In this paper, we target the devices of Xilinx 7-series FPGA family. The proposed design can also be implemented on FPGAs from other vendors, which provide 6-input LUTs and carry chains.

The configurable logic blocks (CLBs) are the main logic resources for implementations of sequential as well as combinational circuits, where a CLB consists of two slices. Each slice has four 6-input look-up tables (LUTs), eight storage elements to register the outputs of LUTs, wide-function multiplexers, and a fast 4-bit carry chain [13]. A 6-input LUT can be configurated as one of the following two implementations. One implementation is a single 6-input combinational function with a single output $O$ as shown in Fig. 1 (a), commonly referred as LUT6. Another implementation is named as LUT6_2, which has two 5input combinational functions with 05 and 06 outputs as shown in Fig. 1 (b).

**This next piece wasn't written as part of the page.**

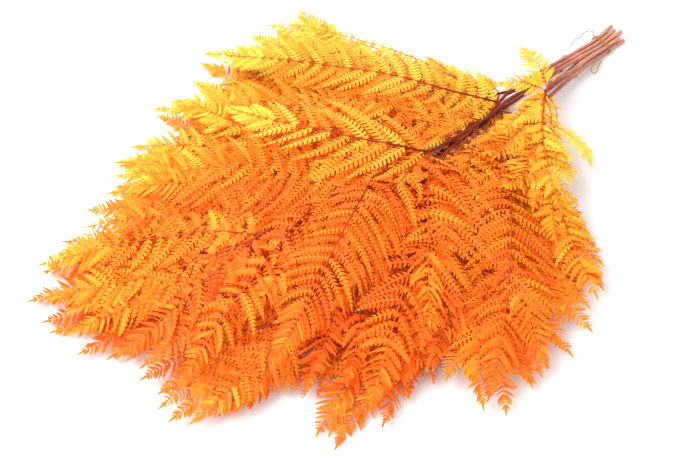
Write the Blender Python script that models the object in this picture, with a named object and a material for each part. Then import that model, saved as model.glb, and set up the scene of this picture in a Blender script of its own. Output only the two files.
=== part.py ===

A LUT is instantiated with an INIT attribute, which describes the required truth table based on the input logic. An INIT attribute consists of 16 hexadecimal values (i.e. 64 binary values for 64 input combinations). The INIT value usually can be determined by creating a binary logic table of all input combinations and specifying the desired logic value of the output. It indicates that the logic value ' 1 ' occurs on the outputs for all 64 input combinations. For example, an INIT value of '0000000000000004’ (hex) for LUT6 means that the output $O$ is ' 1 ' for the input combination ' 000010 '.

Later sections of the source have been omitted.